When Fig dropped the bottle, Pip was in the living room reading, so she didn’t know how serious things were. She heard Fig crying, but she was ready for a change of outfit, so she came walking into the kitchen with shorts and a t-shirt saying, “I’m hot Mama, can you help me change?”
I told her that I couldn’t help her at the moment because of Fig’s accident. She examined Fig’s toe. “Oh, Fig, ” she began, “that blood is starting to dry up! Good for you!” She gave Fig an enthusiastic two thumbs-up. Fig was oblivious to Pip’s efforts and continued to wail, “Toe! Toe!”
Pip tried another tactic. “Fig, you know, when I got this scrape on my knee, it really hurt.” Pip put a hand on my shoulder to help her balance so that she could lift her knee right up to Fig’s face.
Fig was paying attention to Pip now, but she was still crying. I looked at Pip. “Sweetie, she’s still in a lot of pain.” At this point, Pip did the most marvelous thing; she gently rubbed my shoulder. Do many three-year-olds do that sort of thing? Maybe they do. It just seemed like a very mature gesture, and it felt really nice.

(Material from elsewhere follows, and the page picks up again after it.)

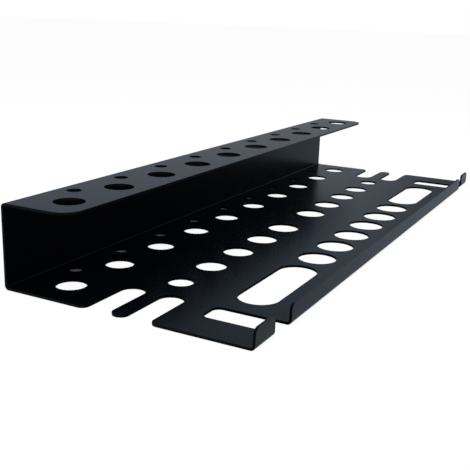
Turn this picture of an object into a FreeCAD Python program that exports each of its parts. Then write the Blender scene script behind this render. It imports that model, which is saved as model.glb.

So there we were, Pip and I, looking down into the tear-stained face of sweet Fig. She had stopped crying, but her quivering lower lip indicated that she might launch into another bout of tears at any second. “Maybe Fig would like a little rub on the shoulder too, Pip.” Pip started with Fig’s shoulder, then she caressed the side of Fig’s face and finally patted her head. Fig eyed her sister suspiciously at first, then a smile crept across her face.
“Look at that Pip, you’re making her smile!”
Both girls were now smiling at each other. It was a sweet little moment in time. And it got sweeter.
“Mama, isn’t it funny that Fig was saying, toe-toe, and I have a dog named, Toto?” Ah, empathy and a sense of humour to boot.